#### [Exercise prompt]
In the records below, find the line with "obj.matrix_world = world" and the line with "if smooth else"; return exactly those lines and every line between them.

#### [Material supplied]

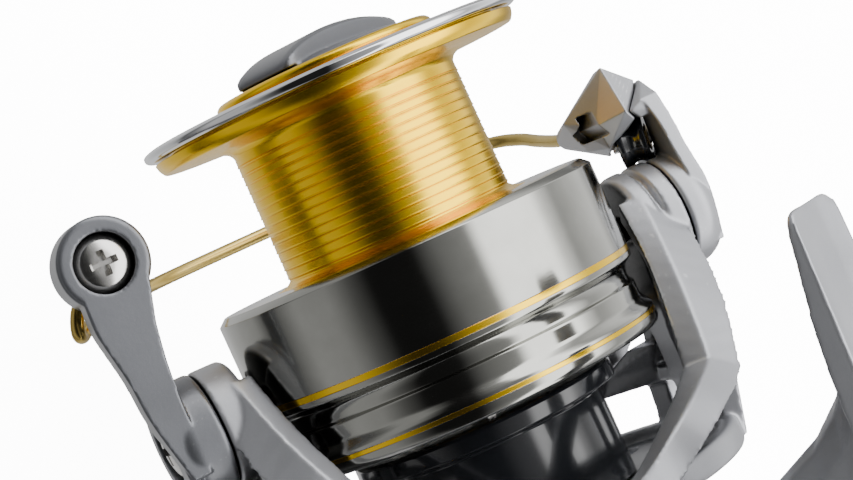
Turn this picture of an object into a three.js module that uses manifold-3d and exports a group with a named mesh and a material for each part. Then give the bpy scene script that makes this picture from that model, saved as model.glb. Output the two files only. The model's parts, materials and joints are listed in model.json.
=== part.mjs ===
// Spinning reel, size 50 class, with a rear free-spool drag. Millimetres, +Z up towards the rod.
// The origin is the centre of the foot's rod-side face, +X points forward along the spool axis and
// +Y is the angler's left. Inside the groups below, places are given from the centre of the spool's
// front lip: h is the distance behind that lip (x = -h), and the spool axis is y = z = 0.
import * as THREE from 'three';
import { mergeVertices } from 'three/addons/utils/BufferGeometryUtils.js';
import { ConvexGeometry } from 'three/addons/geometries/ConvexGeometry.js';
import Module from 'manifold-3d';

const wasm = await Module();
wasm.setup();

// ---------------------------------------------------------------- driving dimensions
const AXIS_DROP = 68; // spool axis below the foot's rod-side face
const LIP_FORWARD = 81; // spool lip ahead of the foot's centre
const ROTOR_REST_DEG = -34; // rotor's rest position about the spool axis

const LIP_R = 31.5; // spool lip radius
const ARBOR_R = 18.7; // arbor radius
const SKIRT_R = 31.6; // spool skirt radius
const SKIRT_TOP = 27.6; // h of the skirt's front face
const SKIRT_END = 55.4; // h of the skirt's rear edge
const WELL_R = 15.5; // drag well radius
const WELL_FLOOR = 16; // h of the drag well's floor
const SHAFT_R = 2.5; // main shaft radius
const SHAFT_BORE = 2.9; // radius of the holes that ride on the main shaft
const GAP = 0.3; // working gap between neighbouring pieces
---
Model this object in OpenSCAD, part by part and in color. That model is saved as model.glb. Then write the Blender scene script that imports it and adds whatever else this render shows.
* * *
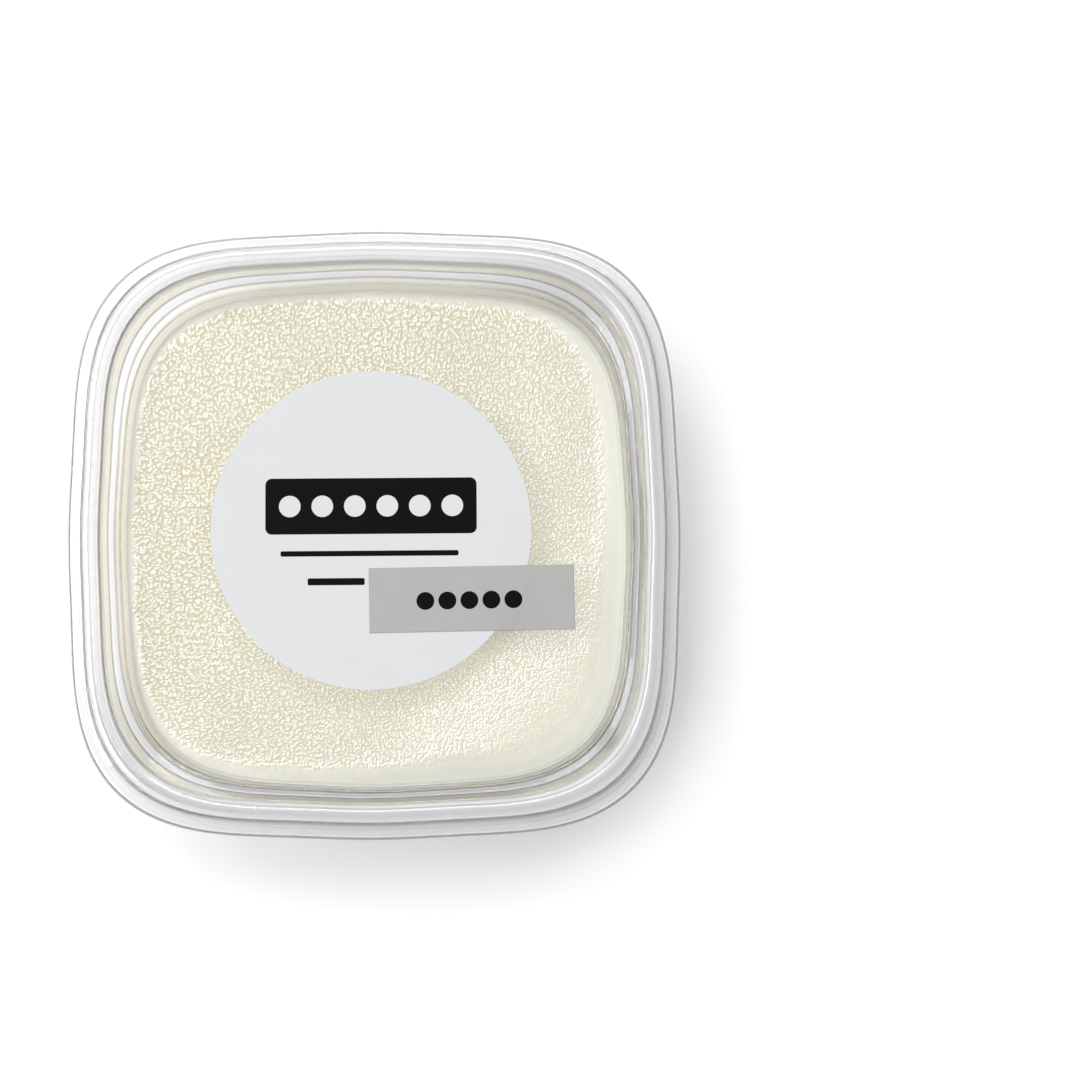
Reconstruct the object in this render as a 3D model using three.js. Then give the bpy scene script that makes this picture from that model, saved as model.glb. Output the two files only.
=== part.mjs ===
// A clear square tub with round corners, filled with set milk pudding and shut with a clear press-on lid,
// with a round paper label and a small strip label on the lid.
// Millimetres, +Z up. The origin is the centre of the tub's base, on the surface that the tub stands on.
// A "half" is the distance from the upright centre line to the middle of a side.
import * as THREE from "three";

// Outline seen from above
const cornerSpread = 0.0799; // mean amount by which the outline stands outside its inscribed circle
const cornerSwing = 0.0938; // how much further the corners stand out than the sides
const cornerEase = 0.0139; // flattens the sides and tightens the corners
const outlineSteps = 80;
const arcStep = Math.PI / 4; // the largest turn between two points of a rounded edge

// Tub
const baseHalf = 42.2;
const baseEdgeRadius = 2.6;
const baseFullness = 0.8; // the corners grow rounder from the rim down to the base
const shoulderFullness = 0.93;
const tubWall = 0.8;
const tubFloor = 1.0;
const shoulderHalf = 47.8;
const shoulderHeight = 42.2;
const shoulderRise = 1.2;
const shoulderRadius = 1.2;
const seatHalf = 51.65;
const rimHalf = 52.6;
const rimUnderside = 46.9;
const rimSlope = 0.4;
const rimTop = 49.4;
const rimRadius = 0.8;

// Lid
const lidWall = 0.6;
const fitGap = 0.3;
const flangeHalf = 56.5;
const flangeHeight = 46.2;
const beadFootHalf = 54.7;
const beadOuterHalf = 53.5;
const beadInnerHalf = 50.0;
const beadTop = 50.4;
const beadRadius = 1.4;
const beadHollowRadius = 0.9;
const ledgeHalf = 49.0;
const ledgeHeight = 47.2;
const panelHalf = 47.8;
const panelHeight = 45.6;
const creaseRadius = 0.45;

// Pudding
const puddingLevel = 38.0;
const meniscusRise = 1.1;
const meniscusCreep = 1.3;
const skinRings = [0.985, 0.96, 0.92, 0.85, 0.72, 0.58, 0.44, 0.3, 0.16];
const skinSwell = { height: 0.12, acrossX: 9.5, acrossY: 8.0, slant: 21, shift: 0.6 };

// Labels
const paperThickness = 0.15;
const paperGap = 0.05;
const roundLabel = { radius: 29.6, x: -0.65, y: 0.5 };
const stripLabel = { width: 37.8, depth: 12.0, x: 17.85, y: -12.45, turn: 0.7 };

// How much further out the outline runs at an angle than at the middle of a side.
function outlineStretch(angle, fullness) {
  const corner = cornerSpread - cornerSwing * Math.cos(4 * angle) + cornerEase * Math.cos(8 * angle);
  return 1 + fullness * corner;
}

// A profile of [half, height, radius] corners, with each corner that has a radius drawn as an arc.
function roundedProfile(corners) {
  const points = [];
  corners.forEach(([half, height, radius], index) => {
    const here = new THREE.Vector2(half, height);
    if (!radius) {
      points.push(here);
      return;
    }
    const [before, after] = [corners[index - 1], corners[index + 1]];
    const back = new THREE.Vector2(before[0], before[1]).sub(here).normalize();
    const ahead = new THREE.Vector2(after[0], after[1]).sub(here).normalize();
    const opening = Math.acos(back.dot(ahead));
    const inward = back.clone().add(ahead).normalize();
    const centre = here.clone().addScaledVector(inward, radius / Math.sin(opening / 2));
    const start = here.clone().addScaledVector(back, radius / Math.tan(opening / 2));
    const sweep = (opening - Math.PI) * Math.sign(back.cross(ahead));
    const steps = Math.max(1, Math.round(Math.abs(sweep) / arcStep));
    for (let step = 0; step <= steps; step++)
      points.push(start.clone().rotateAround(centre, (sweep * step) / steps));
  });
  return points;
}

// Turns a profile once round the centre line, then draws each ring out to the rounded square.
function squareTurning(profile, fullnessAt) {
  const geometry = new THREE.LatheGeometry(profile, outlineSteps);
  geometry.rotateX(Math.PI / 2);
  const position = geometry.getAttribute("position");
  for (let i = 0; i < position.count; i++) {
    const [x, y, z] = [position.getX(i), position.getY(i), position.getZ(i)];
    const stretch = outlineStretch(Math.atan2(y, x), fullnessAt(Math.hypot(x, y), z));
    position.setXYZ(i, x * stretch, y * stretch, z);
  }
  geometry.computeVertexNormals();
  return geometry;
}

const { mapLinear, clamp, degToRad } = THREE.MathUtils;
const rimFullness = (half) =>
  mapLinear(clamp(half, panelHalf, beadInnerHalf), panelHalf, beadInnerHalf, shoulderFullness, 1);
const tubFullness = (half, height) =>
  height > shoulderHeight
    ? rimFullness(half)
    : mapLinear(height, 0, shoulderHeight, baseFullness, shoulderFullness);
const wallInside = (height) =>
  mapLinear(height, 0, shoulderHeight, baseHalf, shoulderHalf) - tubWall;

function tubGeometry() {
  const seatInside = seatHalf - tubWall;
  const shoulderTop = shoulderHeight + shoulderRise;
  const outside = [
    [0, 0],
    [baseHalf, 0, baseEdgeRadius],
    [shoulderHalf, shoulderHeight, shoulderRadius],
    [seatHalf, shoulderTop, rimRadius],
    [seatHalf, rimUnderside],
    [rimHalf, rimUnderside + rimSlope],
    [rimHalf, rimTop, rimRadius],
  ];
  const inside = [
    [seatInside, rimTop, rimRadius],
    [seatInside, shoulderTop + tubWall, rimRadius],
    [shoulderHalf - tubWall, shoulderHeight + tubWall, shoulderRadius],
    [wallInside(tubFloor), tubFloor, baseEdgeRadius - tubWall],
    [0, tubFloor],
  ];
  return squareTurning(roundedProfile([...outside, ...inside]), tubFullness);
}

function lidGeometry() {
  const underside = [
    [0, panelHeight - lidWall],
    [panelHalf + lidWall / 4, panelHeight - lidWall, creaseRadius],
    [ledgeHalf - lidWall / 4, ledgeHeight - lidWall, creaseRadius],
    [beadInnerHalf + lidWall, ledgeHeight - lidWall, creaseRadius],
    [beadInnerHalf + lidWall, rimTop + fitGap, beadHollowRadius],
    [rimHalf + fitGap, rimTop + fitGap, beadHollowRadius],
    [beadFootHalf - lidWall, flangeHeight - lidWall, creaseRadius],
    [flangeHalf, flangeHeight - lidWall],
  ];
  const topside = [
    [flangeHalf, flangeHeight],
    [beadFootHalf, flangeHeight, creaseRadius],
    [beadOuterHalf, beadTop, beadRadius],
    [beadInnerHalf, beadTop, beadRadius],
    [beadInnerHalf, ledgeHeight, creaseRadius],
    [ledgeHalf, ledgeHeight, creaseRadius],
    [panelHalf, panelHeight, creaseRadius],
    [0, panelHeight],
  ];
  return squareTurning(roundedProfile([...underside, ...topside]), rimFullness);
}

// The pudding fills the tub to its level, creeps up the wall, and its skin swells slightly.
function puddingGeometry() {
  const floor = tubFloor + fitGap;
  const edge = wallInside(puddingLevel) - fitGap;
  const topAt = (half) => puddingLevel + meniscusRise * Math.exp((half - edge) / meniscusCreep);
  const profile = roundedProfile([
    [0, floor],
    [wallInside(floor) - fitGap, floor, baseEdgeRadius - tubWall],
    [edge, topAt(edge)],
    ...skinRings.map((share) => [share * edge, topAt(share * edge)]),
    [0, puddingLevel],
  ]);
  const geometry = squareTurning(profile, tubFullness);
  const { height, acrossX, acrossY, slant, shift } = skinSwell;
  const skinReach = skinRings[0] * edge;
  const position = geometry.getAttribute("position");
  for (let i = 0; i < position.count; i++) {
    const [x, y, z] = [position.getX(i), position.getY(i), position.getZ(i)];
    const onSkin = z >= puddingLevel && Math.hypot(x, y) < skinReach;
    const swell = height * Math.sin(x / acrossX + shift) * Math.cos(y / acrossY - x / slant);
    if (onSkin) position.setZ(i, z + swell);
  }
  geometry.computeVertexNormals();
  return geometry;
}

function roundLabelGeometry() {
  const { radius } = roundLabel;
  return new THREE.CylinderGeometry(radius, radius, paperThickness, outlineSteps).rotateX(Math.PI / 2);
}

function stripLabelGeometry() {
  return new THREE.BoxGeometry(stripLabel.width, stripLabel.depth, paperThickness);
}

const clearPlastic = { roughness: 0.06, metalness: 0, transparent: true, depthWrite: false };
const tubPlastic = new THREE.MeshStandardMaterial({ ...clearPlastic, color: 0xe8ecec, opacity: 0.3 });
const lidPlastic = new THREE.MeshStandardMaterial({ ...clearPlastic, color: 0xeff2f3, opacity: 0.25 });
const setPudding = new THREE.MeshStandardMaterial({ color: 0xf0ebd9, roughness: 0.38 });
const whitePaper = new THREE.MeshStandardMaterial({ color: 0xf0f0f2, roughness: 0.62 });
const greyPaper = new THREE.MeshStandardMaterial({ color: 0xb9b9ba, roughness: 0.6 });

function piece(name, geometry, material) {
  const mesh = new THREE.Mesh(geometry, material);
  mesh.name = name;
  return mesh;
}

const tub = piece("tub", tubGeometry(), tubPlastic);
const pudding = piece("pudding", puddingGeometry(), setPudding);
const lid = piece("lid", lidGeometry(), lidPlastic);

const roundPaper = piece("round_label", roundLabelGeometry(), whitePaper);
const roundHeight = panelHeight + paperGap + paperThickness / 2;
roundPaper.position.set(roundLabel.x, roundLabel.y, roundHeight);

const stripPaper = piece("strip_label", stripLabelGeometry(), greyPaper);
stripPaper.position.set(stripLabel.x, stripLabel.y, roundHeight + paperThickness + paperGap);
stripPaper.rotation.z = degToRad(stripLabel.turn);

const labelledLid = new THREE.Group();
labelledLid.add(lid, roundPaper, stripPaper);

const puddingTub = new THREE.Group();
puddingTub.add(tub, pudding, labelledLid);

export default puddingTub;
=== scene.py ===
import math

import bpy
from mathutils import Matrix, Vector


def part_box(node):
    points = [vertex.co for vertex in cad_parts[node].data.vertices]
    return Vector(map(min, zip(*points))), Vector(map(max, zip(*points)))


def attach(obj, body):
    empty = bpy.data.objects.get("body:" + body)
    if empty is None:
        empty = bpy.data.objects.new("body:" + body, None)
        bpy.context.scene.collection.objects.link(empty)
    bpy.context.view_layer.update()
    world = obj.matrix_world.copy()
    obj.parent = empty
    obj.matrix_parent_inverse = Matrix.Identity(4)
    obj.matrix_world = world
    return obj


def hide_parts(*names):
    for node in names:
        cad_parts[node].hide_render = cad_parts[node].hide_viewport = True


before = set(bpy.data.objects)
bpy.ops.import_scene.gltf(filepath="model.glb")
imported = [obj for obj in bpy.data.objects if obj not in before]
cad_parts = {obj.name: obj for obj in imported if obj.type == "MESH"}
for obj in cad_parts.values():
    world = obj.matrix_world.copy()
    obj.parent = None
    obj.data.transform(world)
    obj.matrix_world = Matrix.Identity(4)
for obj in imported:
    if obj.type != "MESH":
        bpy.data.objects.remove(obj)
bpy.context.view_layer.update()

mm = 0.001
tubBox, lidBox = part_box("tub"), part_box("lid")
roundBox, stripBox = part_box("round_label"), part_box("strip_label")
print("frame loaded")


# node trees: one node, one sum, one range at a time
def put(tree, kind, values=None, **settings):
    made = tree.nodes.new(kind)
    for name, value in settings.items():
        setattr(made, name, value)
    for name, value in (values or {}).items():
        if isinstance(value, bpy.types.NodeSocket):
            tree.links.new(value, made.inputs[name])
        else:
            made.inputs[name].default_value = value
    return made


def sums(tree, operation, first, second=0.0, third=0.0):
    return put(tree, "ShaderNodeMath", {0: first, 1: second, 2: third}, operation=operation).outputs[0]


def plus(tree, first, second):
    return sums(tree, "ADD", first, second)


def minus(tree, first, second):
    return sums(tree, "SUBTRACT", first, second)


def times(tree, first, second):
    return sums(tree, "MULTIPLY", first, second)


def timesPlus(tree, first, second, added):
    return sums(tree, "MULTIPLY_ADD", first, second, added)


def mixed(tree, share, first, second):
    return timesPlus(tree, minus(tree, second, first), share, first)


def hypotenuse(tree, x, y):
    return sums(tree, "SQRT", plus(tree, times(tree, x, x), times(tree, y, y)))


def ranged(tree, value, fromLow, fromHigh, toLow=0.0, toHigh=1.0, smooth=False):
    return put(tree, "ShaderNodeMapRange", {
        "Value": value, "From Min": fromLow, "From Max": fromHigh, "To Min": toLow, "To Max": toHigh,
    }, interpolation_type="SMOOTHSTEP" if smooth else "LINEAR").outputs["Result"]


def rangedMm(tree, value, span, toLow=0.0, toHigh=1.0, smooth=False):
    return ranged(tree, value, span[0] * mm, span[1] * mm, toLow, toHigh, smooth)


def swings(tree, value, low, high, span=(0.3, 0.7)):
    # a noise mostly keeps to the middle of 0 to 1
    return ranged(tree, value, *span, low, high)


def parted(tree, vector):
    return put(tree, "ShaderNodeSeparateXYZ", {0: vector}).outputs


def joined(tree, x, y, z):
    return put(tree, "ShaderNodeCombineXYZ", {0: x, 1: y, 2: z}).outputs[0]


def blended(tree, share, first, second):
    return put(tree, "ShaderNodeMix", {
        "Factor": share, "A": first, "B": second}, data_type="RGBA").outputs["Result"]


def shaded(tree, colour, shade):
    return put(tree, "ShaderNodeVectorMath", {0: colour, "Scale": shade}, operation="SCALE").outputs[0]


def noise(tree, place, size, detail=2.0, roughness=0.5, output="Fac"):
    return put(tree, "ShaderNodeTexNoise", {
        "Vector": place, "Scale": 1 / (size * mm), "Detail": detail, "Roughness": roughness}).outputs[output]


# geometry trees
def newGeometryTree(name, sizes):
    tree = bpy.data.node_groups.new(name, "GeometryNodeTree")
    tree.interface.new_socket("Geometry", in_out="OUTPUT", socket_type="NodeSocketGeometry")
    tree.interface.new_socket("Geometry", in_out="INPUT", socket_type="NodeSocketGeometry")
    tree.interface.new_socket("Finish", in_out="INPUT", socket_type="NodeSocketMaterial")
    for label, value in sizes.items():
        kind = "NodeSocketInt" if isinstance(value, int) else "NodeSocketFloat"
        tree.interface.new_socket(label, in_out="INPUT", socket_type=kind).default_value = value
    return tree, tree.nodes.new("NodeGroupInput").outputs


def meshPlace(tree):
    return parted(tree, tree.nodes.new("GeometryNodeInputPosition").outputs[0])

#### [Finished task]
    obj.matrix_world = world
    return obj


def hide_parts(*names):
    for node in names:
        cad_parts[node].hide_render = cad_parts[node].hide_viewport = True


before = set(bpy.data.objects)
bpy.ops.import_scene.gltf(filepath="model.glb")
imported = [obj for obj in bpy.data.objects if obj not in before]
cad_parts = {obj.name: obj for obj in imported if obj.type == "MESH"}
for obj in cad_parts.values():
    world = obj.matrix_world.copy()
    obj.parent = None
    obj.data.transform(world)
    obj.matrix_world = Matrix.Identity(4)
for obj in imported:
    if obj.type != "MESH":
        bpy.data.objects.remove(obj)
bpy.context.view_layer.update()

mm = 0.001
tubBox, lidBox = part_box("tub"), part_box("lid")
roundBox, stripBox = part_box("round_label"), part_box("strip_label")
print("frame loaded")


# node trees: one node, one sum, one range at a time
def put(tree, kind, values=None, **settings):
    made = tree.nodes.new(kind)
    for name, value in settings.items():
        setattr(made, name, value)
    for name, value in (values or {}).items():
        if isinstance(value, bpy.types.NodeSocket):
            tree.links.new(value, made.inputs[name])
        else:
            made.inputs[name].default_value = value
    return made


def sums(tree, operation, first, second=0.0, third=0.0):
    return put(tree, "ShaderNodeMath", {0: first, 1: second, 2: third}, operation=operation).outputs[0]


def plus(tree, first, second):
    return sums(tree, "ADD", first, second)


def minus(tree, first, second):
    return sums(tree, "SUBTRACT", first, second)


def times(tree, first, second):
    return sums(tree, "MULTIPLY", first, second)


def timesPlus(tree, first, second, added):
    return sums(tree, "MULTIPLY_ADD", first, second, added)


def mixed(tree, share, first, second):
    return timesPlus(tree, minus(tree, second, first), share, first)


def hypotenuse(tree, x, y):
    return sums(tree, "SQRT", plus(tree, times(tree, x, x), times(tree, y, y)))


def ranged(tree, value, fromLow, fromHigh, toLow=0.0, toHigh=1.0, smooth=False):
    return put(tree, "ShaderNodeMapRange", {
        "Value": value, "From Min": fromLow, "From Max": fromHigh, "To Min": toLow, "To Max": toHigh,
    }, interpolation_type="SMOOTHSTEP" if smooth else "LINEAR").outputs["Result"]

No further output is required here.